Exercise instructions: Print each line of the listing once more, precisely as given.

++++++

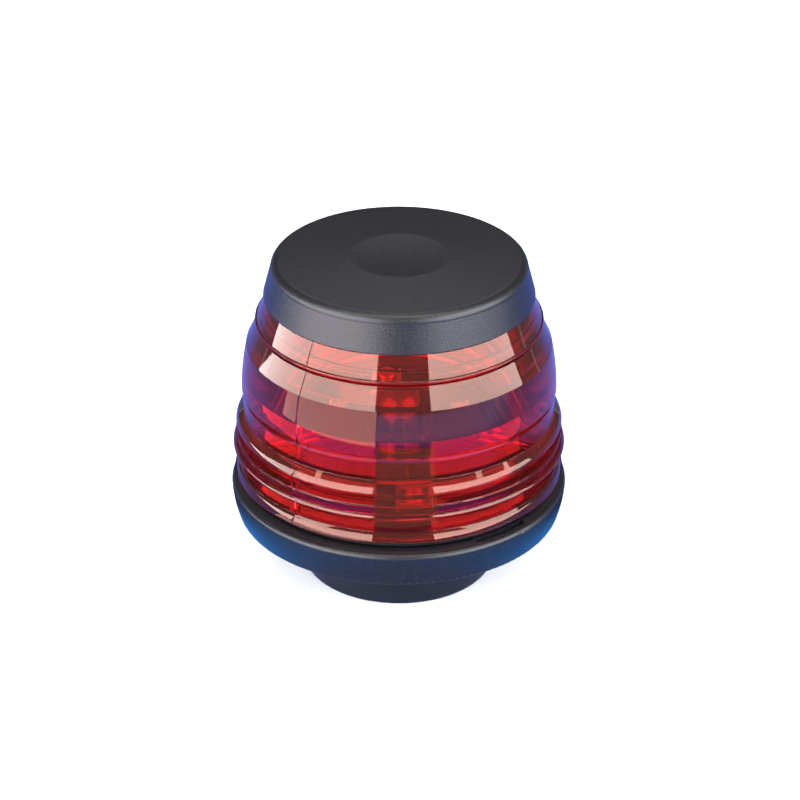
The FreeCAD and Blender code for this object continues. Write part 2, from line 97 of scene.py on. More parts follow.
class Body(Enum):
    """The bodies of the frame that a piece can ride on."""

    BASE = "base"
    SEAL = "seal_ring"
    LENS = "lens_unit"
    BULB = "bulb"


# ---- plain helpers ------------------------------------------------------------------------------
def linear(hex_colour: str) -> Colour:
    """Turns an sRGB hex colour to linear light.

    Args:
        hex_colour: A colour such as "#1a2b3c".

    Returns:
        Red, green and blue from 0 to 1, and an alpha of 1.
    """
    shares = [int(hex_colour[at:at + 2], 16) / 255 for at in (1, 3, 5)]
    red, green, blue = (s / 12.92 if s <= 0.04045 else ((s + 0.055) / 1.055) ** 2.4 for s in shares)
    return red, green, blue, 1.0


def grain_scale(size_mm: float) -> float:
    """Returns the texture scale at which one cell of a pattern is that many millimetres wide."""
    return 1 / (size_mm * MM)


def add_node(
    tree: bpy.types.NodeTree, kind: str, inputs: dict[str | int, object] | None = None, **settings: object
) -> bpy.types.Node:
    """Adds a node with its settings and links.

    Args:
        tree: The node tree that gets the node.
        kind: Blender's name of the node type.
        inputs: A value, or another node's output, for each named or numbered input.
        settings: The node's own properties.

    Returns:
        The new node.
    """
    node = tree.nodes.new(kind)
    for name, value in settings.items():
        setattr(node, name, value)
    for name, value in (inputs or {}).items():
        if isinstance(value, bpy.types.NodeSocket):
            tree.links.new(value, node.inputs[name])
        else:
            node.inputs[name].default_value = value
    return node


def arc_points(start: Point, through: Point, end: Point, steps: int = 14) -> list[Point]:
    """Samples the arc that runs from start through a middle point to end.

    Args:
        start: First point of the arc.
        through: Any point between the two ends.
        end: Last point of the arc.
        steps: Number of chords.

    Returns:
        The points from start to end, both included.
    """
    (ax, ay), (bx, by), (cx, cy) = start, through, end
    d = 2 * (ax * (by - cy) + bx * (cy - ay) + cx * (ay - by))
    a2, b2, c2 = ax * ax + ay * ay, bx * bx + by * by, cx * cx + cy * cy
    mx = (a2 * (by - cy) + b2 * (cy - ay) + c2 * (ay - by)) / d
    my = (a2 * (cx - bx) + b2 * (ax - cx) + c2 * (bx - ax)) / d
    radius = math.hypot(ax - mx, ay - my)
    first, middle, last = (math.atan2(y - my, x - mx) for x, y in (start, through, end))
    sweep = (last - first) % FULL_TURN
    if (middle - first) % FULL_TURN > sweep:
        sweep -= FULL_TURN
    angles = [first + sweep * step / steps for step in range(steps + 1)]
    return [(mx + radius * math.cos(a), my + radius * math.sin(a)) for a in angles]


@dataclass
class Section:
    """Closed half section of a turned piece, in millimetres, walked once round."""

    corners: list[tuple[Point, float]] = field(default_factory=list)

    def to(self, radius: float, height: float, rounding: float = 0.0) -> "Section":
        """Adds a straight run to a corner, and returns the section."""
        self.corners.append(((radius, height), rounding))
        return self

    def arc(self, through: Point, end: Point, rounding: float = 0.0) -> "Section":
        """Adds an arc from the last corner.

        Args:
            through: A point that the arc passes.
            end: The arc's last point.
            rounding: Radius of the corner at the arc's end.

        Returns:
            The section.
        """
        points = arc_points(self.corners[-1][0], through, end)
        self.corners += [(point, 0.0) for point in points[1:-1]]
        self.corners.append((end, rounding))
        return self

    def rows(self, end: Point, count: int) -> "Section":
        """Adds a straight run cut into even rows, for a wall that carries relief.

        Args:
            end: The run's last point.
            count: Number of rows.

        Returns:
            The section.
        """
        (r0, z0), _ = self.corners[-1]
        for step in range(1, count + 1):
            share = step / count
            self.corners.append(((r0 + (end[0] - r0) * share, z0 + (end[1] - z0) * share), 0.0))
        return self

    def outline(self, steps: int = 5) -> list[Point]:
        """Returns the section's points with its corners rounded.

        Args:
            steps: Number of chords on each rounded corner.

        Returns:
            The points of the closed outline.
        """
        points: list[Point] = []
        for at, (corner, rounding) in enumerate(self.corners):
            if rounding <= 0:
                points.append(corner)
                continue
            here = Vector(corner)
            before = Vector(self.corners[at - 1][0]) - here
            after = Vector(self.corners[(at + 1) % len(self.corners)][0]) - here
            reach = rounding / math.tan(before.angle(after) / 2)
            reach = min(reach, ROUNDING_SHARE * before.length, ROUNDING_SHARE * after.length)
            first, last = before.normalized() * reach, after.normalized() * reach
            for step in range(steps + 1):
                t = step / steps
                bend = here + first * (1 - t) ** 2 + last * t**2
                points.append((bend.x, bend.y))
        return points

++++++

Answer for the task:
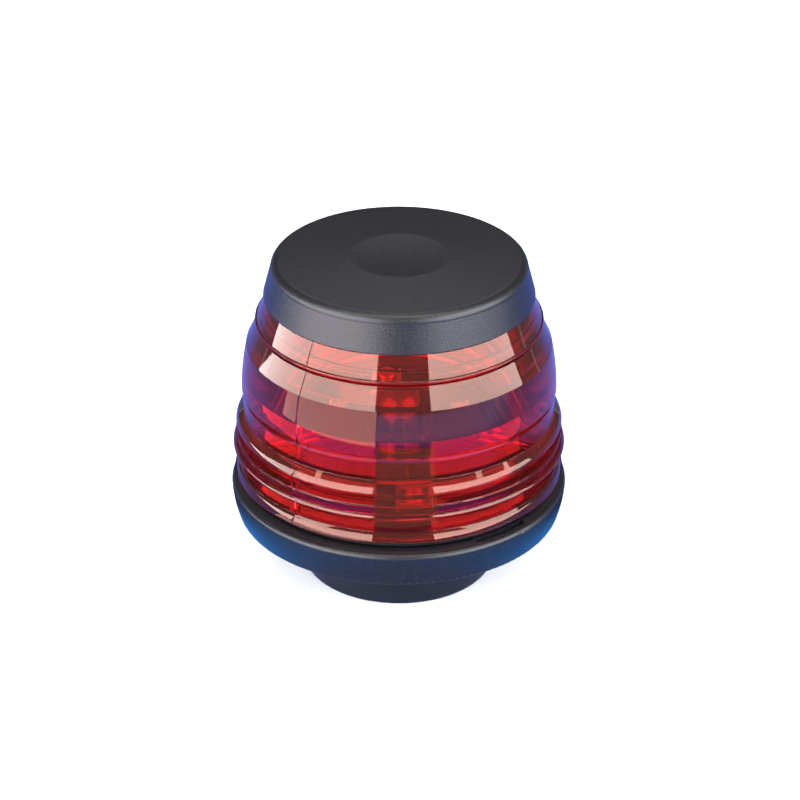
The FreeCAD and Blender code for this object continues. Write part 2, from line 97 of scene.py on. More parts follow.
class Body(Enum):
    """The bodies of the frame that a piece can ride on."""

    BASE = "base"
    SEAL = "seal_ring"
    LENS = "lens_unit"
    BULB = "bulb"


# ---- plain helpers ------------------------------------------------------------------------------
def linear(hex_colour: str) -> Colour:
    """Turns an sRGB hex colour to linear light.

    Args:
        hex_colour: A colour such as "#1a2b3c".

    Returns:
        Red, green and blue from 0 to 1, and an alpha of 1.
    """
    shares = [int(hex_colour[at:at + 2], 16) / 255 for at in (1, 3, 5)]
    red, green, blue = (s / 12.92 if s <= 0.04045 else ((s + 0.055) / 1.055) ** 2.4 for s in shares)
    return red, green, blue, 1.0


def grain_scale(size_mm: float) -> float:
    """Returns the texture scale at which one cell of a pattern is that many millimetres wide."""
    return 1 / (size_mm * MM)


def add_node(
    tree: bpy.types.NodeTree, kind: str, inputs: dict[str | int, object] | None = None, **settings: object
) -> bpy.types.Node:
    """Adds a node with its settings and links.

    Args:
        tree: The node tree that gets the node.
        kind: Blender's name of the node type.
        inputs: A value, or another node's output, for each named or numbered input.
        settings: The node's own properties.

    Returns:
        The new node.
    """
    node = tree.nodes.new(kind)
    for name, value in settings.items():
        setattr(node, name, value)
    for name, value in (inputs or {}).items():
        if isinstance(value, bpy.types.NodeSocket):
            tree.links.new(value, node.inputs[name])
        else:
            node.inputs[name].default_value = value
    return node


def arc_points(start: Point, through: Point, end: Point, steps: int = 14) -> list[Point]:
    """Samples the arc that runs from start through a middle point to end.

    Args:
        start: First point of the arc.
        through: Any point between the two ends.
        end: Last point of the arc.
        steps: Number of chords.

    Returns:
        The points from start to end, both included.
    """
    (ax, ay), (bx, by), (cx, cy) = start, through, end
    d = 2 * (ax * (by - cy) + bx * (cy - ay) + cx * (ay - by))
    a2, b2, c2 = ax * ax + ay * ay, bx * bx + by * by, cx * cx + cy * cy
    mx = (a2 * (by - cy) + b2 * (cy - ay) + c2 * (ay - by)) / d
    my = (a2 * (cx - bx) + b2 * (ax - cx) + c2 * (bx - ax)) / d
    radius = math.hypot(ax - mx, ay - my)
    first, middle, last = (math.atan2(y - my, x - mx) for x, y in (start, through, end))
    sweep = (last - first) % FULL_TURN
    if (middle - first) % FULL_TURN > sweep:
        sweep -= FULL_TURN
    angles = [first + sweep * step / steps for step in range(steps + 1)]
    return [(mx + radius * math.cos(a), my + radius * math.sin(a)) for a in angles]


@dataclass
class Section:
    """Closed half section of a turned piece, in millimetres, walked once round."""

    corners: list[tuple[Point, float]] = field(default_factory=list)

    def to(self, radius: float, height: float, rounding: float = 0.0) -> "Section":
        """Adds a straight run to a corner, and returns the section."""
        self.corners.append(((radius, height), rounding))
        return self

    def arc(self, through: Point, end: Point, rounding: float = 0.0) -> "Section":
        """Adds an arc from the last corner.

        Args:
            through: A point that the arc passes.
            end: The arc's last point.
            rounding: Radius of the corner at the arc's end.

        Returns:
            The section.
        """
        points = arc_points(self.corners[-1][0], through, end)
        self.corners += [(point, 0.0) for point in points[1:-1]]
        self.corners.append((end, rounding))
        return self

    def rows(self, end: Point, count: int) -> "Section":
        """Adds a straight run cut into even rows, for a wall that carries relief.

        Args:
            end: The run's last point.
            count: Number of rows.

        Returns:
            The section.
        """
        (r0, z0), _ = self.corners[-1]
        for step in range(1, count + 1):
            share = step / count
            self.corners.append(((r0 + (end[0] - r0) * share, z0 + (end[1] - z0) * share), 0.0))
        return self

    def outline(self, steps: int = 5) -> list[Point]:
        """Returns the section's points with its corners rounded.

        Args:
            steps: Number of chords on each rounded corner.

        Returns:
            The points of the closed outline.
        """
        points: list[Point] = []
        for at, (corner, rounding) in enumerate(self.corners):
            if rounding <= 0:
                points.append(corner)
                continue
            here = Vector(corner)
            before = Vector(self.corners[at - 1][0]) - here
            after = Vector(self.corners[(at + 1) % len(self.corners)][0]) - here
            reach = rounding / math.tan(before.angle(after) / 2)
            reach = min(reach, ROUNDING_SHARE * before.length, ROUNDING_SHARE * after.length)
            first, last = before.normalized() * reach, after.normalized() * reach
            for step in range(steps + 1):
                t = step / steps
                bend = here + first * (1 - t) ** 2 + last * t**2
                points.append((bend.x, bend.y))
        return points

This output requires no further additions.